Cuba Sentences Children to 10-20 Years in Prison for July Protests
Cuba’s top court sentenced two 16-year-olds to a decade in prison and a 17-year-old to nearly twice that this week, accusing them of “grave disturbances and acts of vandalism” at the peaceful, nationwide anticommunist protests on July 11, 2021.
Cubans took to the streets to call for an end to the 63-year-old Castro regime in nearly every municipality in the country that day; human rights groups estimate that as many as 187,000 people marched for freedom nationwide. While not unprecedented – Cuban democracy groups and individual protesters, and the corresponding violence they endure at the hands of the state, have been a staple of the regime since Fidel Castro seized power – the protests were the largest in recent memory and notable for the large number of children and civilians unaffiliated with established opposition groups who took part. The protests also attracted outsized violence, including violent door-to-door raids in which some suspected protesters were shot in front of their families.
The Supreme Court of Cuba issued a release on Wednesday announcing the fates of 129 people prosecuted for participating in the July 11 protests. As Miami’s El Nuevo Herald reported on Friday, among the names were two 16-year-olds, Giuseppe Belaunzarán Guada and Brayan Piloto Pupo, sentenced to ten years in prison for alleged public disturbances and vandalism. A 17-year-old, Kendry Miranda Cárdenas, received a 19-year prison sentence on charges of “sedition.” Prosecutors had initially asked for ten years in prison for Miranda. Two 18-year-olds, Rowland Jesús Castillo Castro and Lázaro Noel Urgelles Fajardo, were sentenced to 18 and 14 years in prison, respectively, even though they were 17 and thus underage when they were arrested. Prosecutors had asked for 12 years in prison for Castillo and ten for Urgelles.

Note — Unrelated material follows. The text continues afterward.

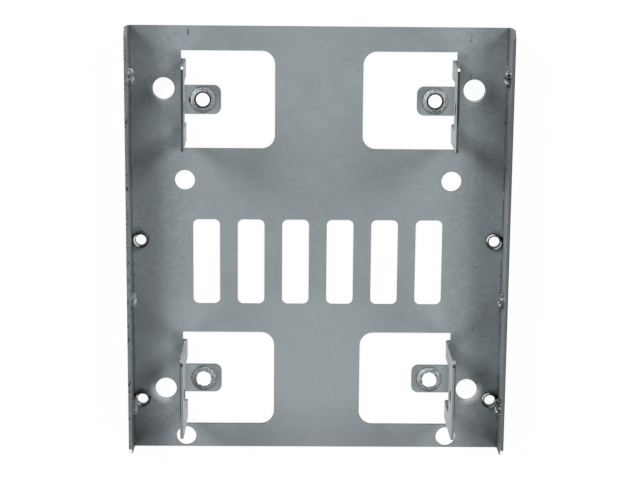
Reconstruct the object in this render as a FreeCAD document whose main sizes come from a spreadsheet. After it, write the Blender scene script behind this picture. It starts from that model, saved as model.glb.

“The government affirms that they are not minors because the Cuban penal code allows trying 16-year-olds as adults,” El Nuevo Herald noted. “But other laws identify the legal age of adulthood as 18.”
Adults on the list the Supreme Court published received as many as 30 years in prison for alleged involvement in the protests. Human rights groups have documented at least 1,442 arrests since July 11 related to the protests, but all warn that the tally significantly undercounts the true toll, as many remain missing or were taken into regime custody without any official criminal charges or documentation.
The Supreme Court listed two sets of alleged crimes that it appeared to attribute to all 129 people in its press release, one set occurring on July 11 and another on July 12. In the first, the court claimed, “they threw rocks and bottles at various officers, agents of internal order, National Revolutionary Police stations, police cars; they overturned a motorcycle and cars belonging to [the government] and injured others and caused great material harm.”
In the second set of incidents, the Supreme Court claimed an unspecified number of the 129 defendants “threw rocks, sticks, bottles, and Molotov cocktails at agents of the Ministry of the Interior and others workers at state institutions.” Of the 129 people, only one escaped elevated charges of “sedition,” according to the statement.
Families of the accused denounced the sentences on Thursday, insisting that prosecutors did not present sufficient evidence in the cases of their loved ones.
“We were so desperate to receive the sentences, thinking that they would lower then and then we could appeal,” María Teresa Pérez, Castillo’s grandmother, told the U.S.-based Martí News. “We did not expect them to increase the sentence.”
The mother of one of the young adults sentenced to 15 years in prison, 20-year-old Brusnelvis Adrián Cabrera Gutiérrez, told Martí News that he did not participate in the July 11 protests at all and that the photos prosecutors used to “prove” that he was there showed an entirely different person.
Migdalia Gutiérrez noted that the man in the photos that prosecutors alleged to be Cabrera clearly lacked tattoos on his hand. Her son, she explained, has very visible tattoos and several witnesses testified to seeing him elsewhere that day at the time of the alleged “crimes.”
Cabrera’s situation is not unprecedented; authorities reportedly arrested many individuals, including children, for being in the vicinity of a protest on July 11. In one particularly harrowing account, police arrested 17-year-old Gabriela Zequeria Hernández in Havana as she attempted to return home from a hairdresser appointment. Police sentenced her to eight months of house arrest for being near a protest.
Following her return home, Zequeria stated in an interview with the independent outlet Cubanet that she simply stopped to look at the protests from afar on her way home because she’d “never seen a protest so big, such a big crowd of people.” She said that, during custody, she was threatened with being processed as an adult, forced to endure a humiliating strip search, and threatened with rape by prison guards.
Zequeria noted in the interview that, while she had no overt political opposition to the regime before the arrest, she is now a dissident.